Drug development has also been in the news and blogosphere lately because of the Ebola outbreak in West Africa (see here and here and here). Two U.S. doctors received an untested (in humans) treatment, which is unlikely to be made widely available to public health authorities. Why? It hasn't gone through clinical trials yet, and as this news story notes:
Developing, trialling and licensing vaccines or treatments would cost significant amounts of money, and drugs companies argue there is not enough demand to justify the outlay.
“These outbreaks affect the poorest communities on the planet. Although they do create incredible upheaval, they are relatively rare events,” said Daniel Bausch, a medical researcher in the US who works on Ebola and other infectious diseases.
“So if you look at the interest of pharmaceutical companies, there is not huge enthusiasm to take an Ebola drug through phase one, two, and three of a trial and make an Ebola vaccine that maybe a few tens of thousands or hundreds of thousands of people will use.”
So, it seems unlikely that there will be a widely-available treatment or vaccine for Ebola in the near-term (see also here), because the costs of development outweigh the benefits of producing it for pharmaceutical firms. Of course, that ignores the substantial social benefits associated with saving lives (unless you are willing to argue that those benefits are captured in the willingness-to-pay for the treatment).
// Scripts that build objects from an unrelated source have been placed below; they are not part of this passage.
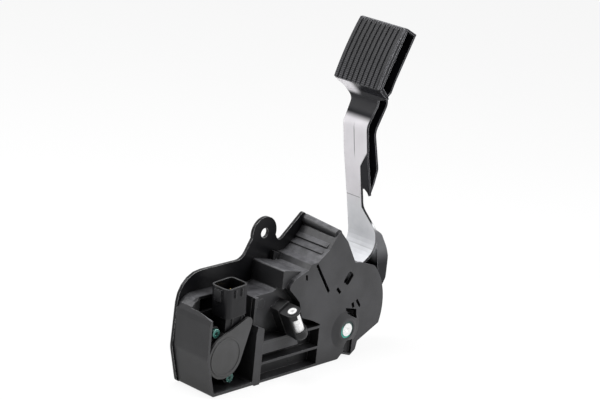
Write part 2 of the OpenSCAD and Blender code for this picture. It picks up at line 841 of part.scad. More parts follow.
module rotor_seal() color([0.1, 0.1, 0.1])
    translate([sensor_axis[0], -sensor_w0 - 2, sensor_axis[1]])
        rotate([90, 0, 0])
            rotate_extrude()
                translate([rotor_r + 0.25, 0])
                    square([0.22, 2]);

// Flat part of the arm seen from the side, without the pad box
module arm_side() {
    polygon(concat(
        front_path,
        [
            [tail_x0 + 6, tail_top_z - 1], [tail_x0 + 6, tail_floor_z + 1.5],
            [-20, tail_floor_z + 1.5], [-16, tail_floor_z - 2]
        ],
        [for (a = [250:15:310]) hub_r * [cos(a), sin(a)]],
        [for (i = [len(back_path) - 1:-1:0]) back_path[i]]
    ));
}

module front_wall() {
    polygon(strip(front_path, -flange_t));
}

module back_wall() {
    polygon(strip(back_path, flange_t));
}

// Front view of the arm: depth and height, with the waist and the flare
module front_view() {
    neck_z = pad_foot[1];
    polygon(rounded([
        [arm_w0, 0, 0], [arm_w0, neck_z - 18, 12],
        [pad_w0, neck_z - 2, 4], [pad_w0, neck_z + 70, 0], [pad_w1, neck_z + 70, 0],
        [pad_w1, neck_z - 9.2, 1.5], [arm_w1 + 3, neck_z - 13, 4], [arm_w1, neck_z - 34, 0],
        [arm_w1, 161.5, 9], [arm_w0 + waist_width + 1.2, 146, 10],
        [arm_w0 + waist_width, 105.5, 12], [drum_w, 86.5, 10], [drum_w, 0, 0]
    ]));
}

// Near rim of the arm: the pocket above the waist tapers to a point
module near_pocket_walls() {
    front = path([
        [neck_tip[0] + 2, neck_tip[1] - 3], [18.2, 206, 8], [9.8, 184.5, 9], [15, 157, 40],
        [25.4, 115]
    ]);
    back = path([
        [24, 224], [36.5, 205, 10], [23, 179, 12],
        [32.4, 143, 10], [29.4, 131, 3], [24.4, 118]
    ]);
    polygon(strip(front, -flange_t + 0.6));
    polygon(strip(back, flange_t - 0.6));
}

// Closed swell at the arm's back edge, over the gap between the cheeks
module drum() {
    edge = path(drum_pts);
    back = [for (p = edge) if (p[1] > 29) p];
    intersection() {
        difference() {
            slab(web_w1 - 1, drum_w)
                polygon(concat([[33.4, 87], [36, 71.4], [42.4, 40], [43.4, 30]],
                    [for (i = [len(back) - 1:-1:0]) back[i]]));
            slab(web_w1 - 2, drum_w - flange_t)
                polygon([
                    [37, 80], [38.6, 70], [45, 40], [45.4, 20], [48.6, 20], [49, 36], [51.6, 44],
                    [51.4, 52], [47, 65], [41.6, 76]
                ]);
        }
        translate([0, 0, 20])
            linear_extrude(80)
                polygon(rounded([
                    [20, -web_w1 + 2, 0], [20, -drum_w - 1, 0], [58, -drum_w - 1, 9],
                    [58, -web_w1 + 2, 0]
                ]));
    }
    slab(web_w1 - 1, drum_w - 6)
        polygon(strip([for (p = edge) if (p[1] < 45) p], flange_t));
}

module pad_box() {
    outline = [
        pad_pt(0, 0), pad_pt(pad_len + 1, 0), pad_pt(pad_len + 1, pad_box_d + 0.6),
        pad_pt(14.6, pad_box_d + 0.6), pad_pt(4.2, pad_box_d + 1.6), neck_tip
    ];
    inside = [
        pad_pt(0.6, pad_rim_t), pad_pt(pad_len + 1 - pad_rim_t, pad_rim_t),
        pad_pt(pad_len + 1 - pad_rim_t, pad_box_d + 0.6 - pad_rim_t),
        pad_pt(14.4, pad_box_d + 0.6 - pad_rim_t), pad_pt(4.6, pad_box_d + 1.6 - pad_rim_t),
        neck_tip + [0.4, 2.7]
    ];
    difference() {
        slab(pad_w0, pad_w1)
            polygon(outline);
        slab(pad_w0 - 1, web_w0)
            polygon(inside);
        slab(web_w1, pad_w1 + 1)
            polygon(inside);
    }
}

module pedal_arm() color([0.78, 0.78, 0.8]) {
    difference() {
        union() {
            intersection() {
                union() {
                    difference() {
                        union() {
                            slab(web_w0, web_w1)
                                arm_side();
                            slab(arm_w0, web_w1)
                                back_wall();
                        }
                        slab(arm_w0 + 7, web_w1 + 1)
                            polygon(rounded([
                                [0, 98, 0], [28, 98, 0], [45, 88, 0], [80, 88, 0], [80, 122, 0],
                                [0, 122, 0]
                            ]));
                    }
                    intersection() {
                        slab(arm_w0, arm_w0 + web_t)
                            arm_side();
                        slab(arm_w0 - 1, arm_w0 + web_t + 1)
                            translate([0, 80])
                                square([80, 54]);
                    }
                    slab(pad_w0, pad_w1)
                        front_wall();
                    drum();
                    pad_box();
                }
                union() {
                    crosswise(-6, 70)
                        front_view();
                    slab(tail_w0, tail_w1)
                        translate([-60, -30])
                            square([90, 100]);
                }
            }
            intersection() {
                slab(web_w1 - 0.01, arm_w1)
                    near_pocket_walls();
                crosswise(0, 70)
                    polygon([[0, 130], [24.5, 129], [arm_w1 + 1, 118.4], [arm_w1 + 1, 260], [0, 260]]);
            }
            slab(tail_w0, tail_w1)
                polygon(rounded([
                    [tail_x0, tail_top_z, 2], [tail_x0, tail_floor_z, 2],
                    [-34, tail_floor_z, 3], [-12, -13, 0], [0, 0, 0], [-10, tail_top_z, 0]
                ]));
            rod(pivot, arm_w0, tail_w0, hub_r - 3.4);
            rod(pivot, tail_w0 - 0.01, inner_w - 3, hub_r);
            slab(lever_w0, tail_w0 + 0.01)
                polygon([
                    hub_r * 0.5 * [cos(crank_lean - 90), sin(crank_lean - 90)],
                    crank_pin + 4.6 * [cos(crank_lean - 90), sin(crank_lean - 90)],
                    crank_pin + 4.6 * [cos(crank_lean + 90), sin(crank_lean + 90)],
                    hub_r * 0.5 * [cos(crank_lean + 90), sin(crank_lean + 90)]
                ]);
            rod(crank_pin, lever_w0, tail_w0 + 4, 4.6);
        }
        rod(pivot, arm_w0 - 1, inner_w, shaft_r + 0.02);
        rod(crank_pin, lever_w0 - 1, tail_w0 + 2, stud_r + fit_c);
    }
}

// Side view of the tread: its crown is an arc between the two ends
module pad_side(height) {
    steps = 8;
    polygon(concat(
        [pad_pt(pad_len, 0), pad_pt(0, 0)],
        [for (i = [0:steps]) pad_pt(pad_len * i / steps,
            -height - pad_crown * (1 - pow(2 * i / steps - 1, 2)))]
    ));
}

module pedal_pad() color([0.1, 0.1, 0.11]) {
    pitch = pad_width / ridge_count;
    intersection() {
        union() {
            slab(pad_w0, pad_w1)
                pad_side(pad_t);
            for (i = [0:ridge_count - 1])
                slab(pad_w0 + (i + 0.18) * pitch, pad_w0 + (i + 0.82) * pitch)
                    pad_side(pad_t + ridge_h);
        }
        translate([pad_foot[0], -pad_w0, pad_foot[1]])
            rotate([0, 90 - pad_angle, 0])
                rotate([0, -90, 0])
                    translate([pad_len / 2, -pad_width / 2, -1])
                        linear_extrude(pad_t + pad_crown + ridge_h + 2)
                            rounded_rect([pad_len, pad_width], 2.5);
    }
}

module pivot_shaft() color("silver")
    difference() {
        rod(pivot, plate_t + 0.4, case_w + boss_h, shaft_r);
        translate([0, -case_w - boss_h, 0])
            rotate([90, 0, 0])
                translate([0, 0, -1.4])
                    cylinder(h = 2, r1 = 0.4, r2 = 2.4);
    }

washer_w0 = inner_w - 3 + 0.05;
module friction_washer() color([0.85, 0.8, 0.6])
    difference() {
        rod(pivot, washer_w0, washer_w0 + 0.9, hub_r - 3);
        rod(pivot, washer_w0 - 1, washer_w0 + 2, shaft_r + 0.05);
    }

module disc_spring() color([0.5, 0.5, 0.52])
    translate([0, -washer_w0 - 0.95, 0])
        rotate([90, 0, 0])
            rotate_extrude()
                polygon([
                    [shaft_r + 0.3, 0.5], [hub_r - 5, 0], [hub_r - 5, 0.45],
                    [shaft_r + 0.3, 0.95]
                ]);

module crank_stud() color("silver")
    union() {
        rod(crank_pin, link_w0 - 0.8, tail_w0 + 1.8, stud_r);
        rod(crank_pin, link_w0 - 1.6, link_w0 - 0.3, stud_r + 1.4);
    }

module drive_link() color([0.15, 0.15, 0.16])
    difference() {
        union() {
            for (p = [crank_pin, lever_pin])
                rod(p, link_w0, link_w1, link_r);
            slab(link_w0, link_w1)
                polygon([
                    lever_pin + [0, -2.8], crank_pin + [0, -2.8],
                    crank_pin + [0, 2.8], lever_pin + [0, 2.8]
                ]);
        }
        for (p = [crank_pin, lever_pin])
            rod(p, link_w0 - 1, link_w1 + 1, stud_r + run_c);
        slab(link_w0 - 1, link_w0 + 1)
            translate((crank_pin + lever_pin) / 2)
                rounded_rect([118, 2.6], 1.2);
    }

module link_clip() color([0.5, 0.5, 0.52])
    difference() {
        rod(lever_pin, link_w0 - 1, link_w0 - 0.2, stud_r + 1.6);
        rod(lever_pin, link_w0 - 2, link_w0 + 1, stud_r - 0.4 + 0.02);
    }

module sensor_rotor() color([0.15, 0.15, 0.16])
    difference() {
        union() {
            rod(sensor_axis, lever_w0, sensor_w0 + 8, rotor_r);
            slab(lever_w0, lever_w1)
                polygon([
                    sensor_axis + 6 * [cos(crank_lean - 90), sin(crank_lean - 90)],
                    lever_pin + 4.4 * [cos(crank_lean - 90), sin(crank_lean - 90)],
                    lever_pin + 4.4 * [cos(crank_lean + 90), sin(crank_lean + 90)],
                    sensor_axis + 6 * [cos(crank_lean + 90), sin(crank_lean + 90)]
                ]);
            rod(lever_pin, lever_w0, lever_w1, 4.4);
            rod(sensor_axis, lever_w0, lever_w1, 7);
        }
        rod(sensor_axis, sensor_w0 + 5, sensor_w0 + 9, 3 + fit_c);
        rod(lever_pin, lever_w0 - 1, lever_w1 + 1, stud_r + 0.02);
    }

module rotor_magnet() color([0.4, 0.4, 0.42])
    rod(sensor_axis, sensor_w0 + 5.05, sensor_w0 + 8, 3);

module lever_stud() color("silver")
    difference() {
        rod(lever_pin, link_w0 - 1.4, lever_w1 - 0.2, stud_r);
        difference() {
            rod(lever_pin, link_w0 - 1.02, link_w0 - 0.18, stud_r + 1);
            rod(lever_pin, link_w0 - 2, link_w0, stud_r - 0.4);
        }
    }

mounting_plate();
housing();
near_bush();
far_bush();
plate_screws();
slanted_pin();
rest_bumper();
travel_bumper();
spring_cap();
outer_return_spring();
inner_return_spring();
sensor_body();
sensor_cover();
sensor_screws();
connector_pins();
sensor_board();
rotor_seal();
pedal_arm();
pedal_pad();
pivot_shaft();
friction_washer();
disc_spring();
spring_seat();
crank_stud();
drive_link();
link_clip();
sensor_rotor();
rotor_magnet();
lever_stud();
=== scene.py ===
"""Looks and studio for the accelerator pedal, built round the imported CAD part.

All lengths are metres in the frame's axes: X towards the pad, Z up. "across" is the depth from the mounting
face towards the near side, so it is -Y. A zone's limits are (coordinate, start, end): its mask is 0 where the
coordinate is at start and 1 where it is at end.
"""

import bmesh
import bpy
from mathutils import Matrix, Vector


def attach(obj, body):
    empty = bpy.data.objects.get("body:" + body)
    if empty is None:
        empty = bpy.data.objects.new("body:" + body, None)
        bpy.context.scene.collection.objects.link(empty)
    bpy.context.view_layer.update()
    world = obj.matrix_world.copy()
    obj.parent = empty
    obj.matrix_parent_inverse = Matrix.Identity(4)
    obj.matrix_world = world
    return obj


# The slanted pin: the low end of its axis, the axis's direction and depth, the boss's middle along it, and
# the limits of the end face, of the dark ring round its end and of the painted shade in its hollow
PIN_FOOT_X = -0.07
PIN_FOOT_Z = 0.0131
PIN_LEAN_X = -0.477
PIN_LEAN_Z = 0.879
PIN_ACROSS = 0.054
PIN_MIDDLE = 0.0137
PIN_END = (0.0262, 0.0266)
PIN_DARK_RING = (0.0037, 0.0042)
PIN_HOLLOW = (0.0014, 0.0009)

# Moulded and coated surfaces: painted edge highlight, painted top light, painted side and pocket shade, grain
SHADE_SHARE = 0.25
POCKET_REACH = 0.04
EDGE_HIGHLIGHT_SCALE = 260.0
EDGE_HIGHLIGHT_LIMITS = (0.3, 0.6)
STREAK_SCALE = 90.0
STREAK_LIMITS = (0.25, 0.75)
TOP_HIGHLIGHT_FACING = (0.35, 0.85)
SIDE_SHADE_FACING = (-0.45, -0.95)
SIDE_SHADE_SHARE = 0.55
UNEVEN_GLOSS = 0.12
EDGE_HIGHLIGHT_GLOSS = -0.1
GRAIN_HEIGHT = 0.0002

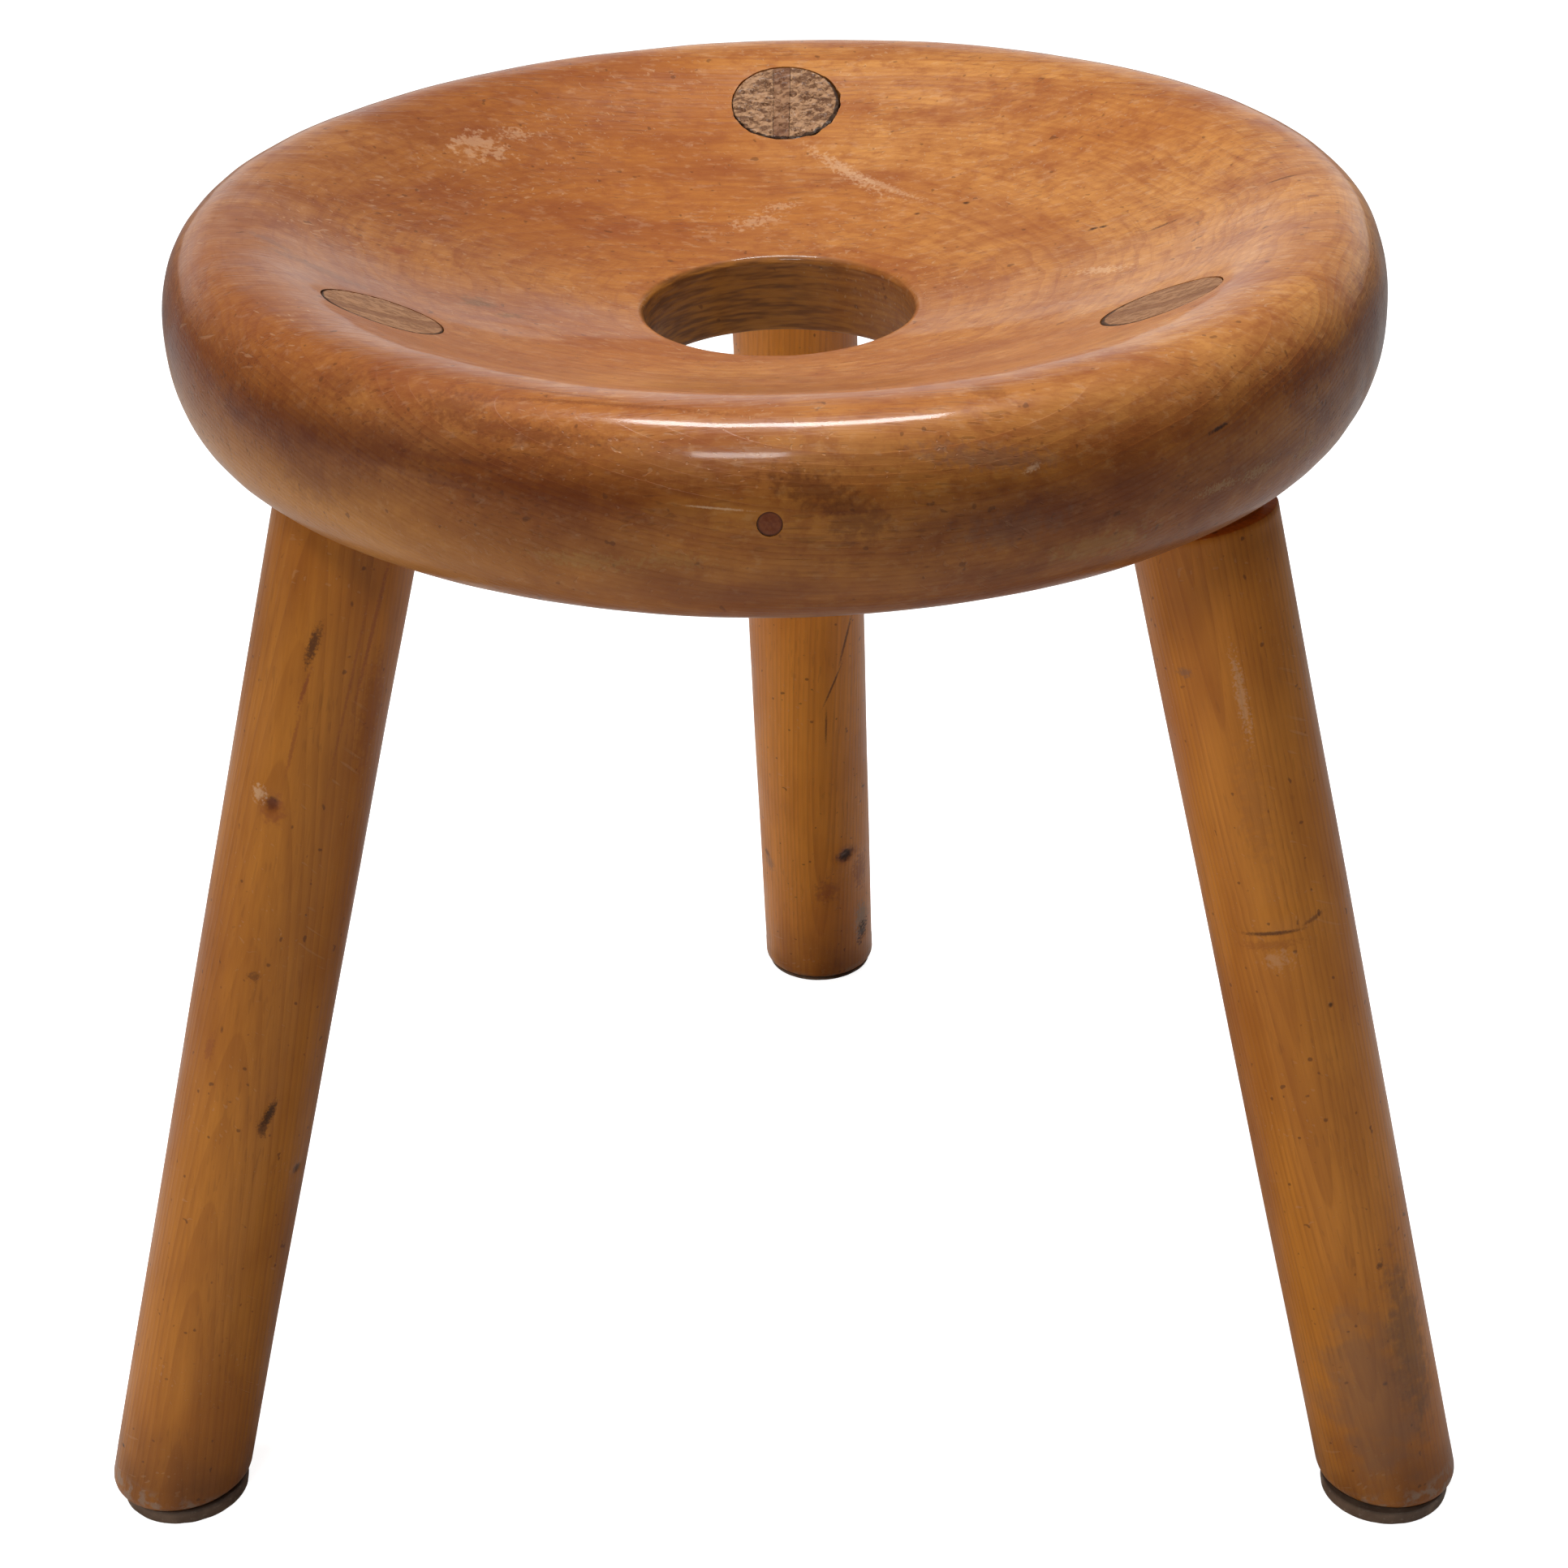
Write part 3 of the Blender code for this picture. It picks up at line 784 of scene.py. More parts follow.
def spun(tree, place, turn, back=False):
    """The place turned by three angles, or turned back."""
    return add(tree, "VectorRotate", {
        "Vector": place, "Rotation": turn}, rotation_type="EULER_XYZ", invert=back).outputs[0]


def wobble(tree, place, scale, **shape):
    """Noise from -0.5 to 0.5 along each axis."""
    made = add(tree, "TexNoise", {"Vector": place, "Scale": scale, "Detail": 2.0, **shape})
    return vectors(tree, "SUBTRACT", made.outputs["Color"], (0.5, 0.5, 0.5))


def new_group(name, inputs, outputs):
    """A node group with named sockets, as (tree, input node, output node)."""
    tree = bpy.data.node_groups.new(name, "ShaderNodeTree")
    kinds = {float: "NodeSocketFloat", tuple: "NodeSocketVector"}
    for label, value in inputs.items():
        socket = tree.interface.new_socket(label, in_out="INPUT", socket_type=kinds[type(value)])
        socket.default_value = value
    for label in outputs:
        tree.interface.new_socket(label, in_out="OUTPUT", socket_type="NodeSocketFloat")
    return tree, tree.nodes.new("NodeGroupInput"), tree.nodes.new("NodeGroupOutput")


def use(tree, group, inputs):
    """Place a node group in a material; return its outputs."""
    return fill(tree, add(tree, "Group", node_tree=group), inputs).outputs

# %% [markdown]
# ## Growth rings
# Wood is a stack of cones, one for each year. Sawn or turned anywhere, its figure is the distance from
# the pith: pale spring wood that darkens towards autumn and then stops sharply. Counting that distance
# in rings, with a slow wander so that no ring is a true circle, gives straight grain, arches and end
# grain from one recipe. The pith runs along X here, and each material turns its wood to suit.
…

How do we get pharmaceutical companies to develop treatments, vaccines, or cures for diseases that mostly affect the developing world? It's stupid to wait until drugs are developed, and then protest and demand that pharmaceutical companies lower their prices - that reduces the incentives to develop the drugs in the first place.

A better option was laid out several years ago by Nobel Prize winner Joseph Stiglitz. Stiglitz argues convincingly that an alternative to the current intellectual property (patent) based regime is to offer prizes for firms that develop medicines, cures or vaccines for diseases that affect the poorest countries. Stiglitz says:
A solution to both high prices and misdirected research is to replace the current model with a government-supported prize fund. With a prize system, innovators are rewarded for new knowledge, but they do not retain a monopoly on its use. That way, the power of competitive markets can ensure that, once a drug is developed, it is made available at the lowest possible price - not at an inflated monopoly price.
The trade-off for firms collecting the prize money (which would be contributed to mainly by developed country governments), is that their drug would have to be made available in the public domain (i.e. not patented). Then, generic drug manufacturers would be able to produce the drugs at low cost to provide to poor countries and rich countries alike. One promising example of this approach is the Health Impact Fund. Advance market commitments are a similar idea.

So, perhaps the protesters' efforts are misguided - instead of banging on the doors of pharmaceutical firms, they should be joining with them to bang on the doors of government and potential donors, to generate funds for new drug development that would avoid the patent and monopoly pricing problems for all.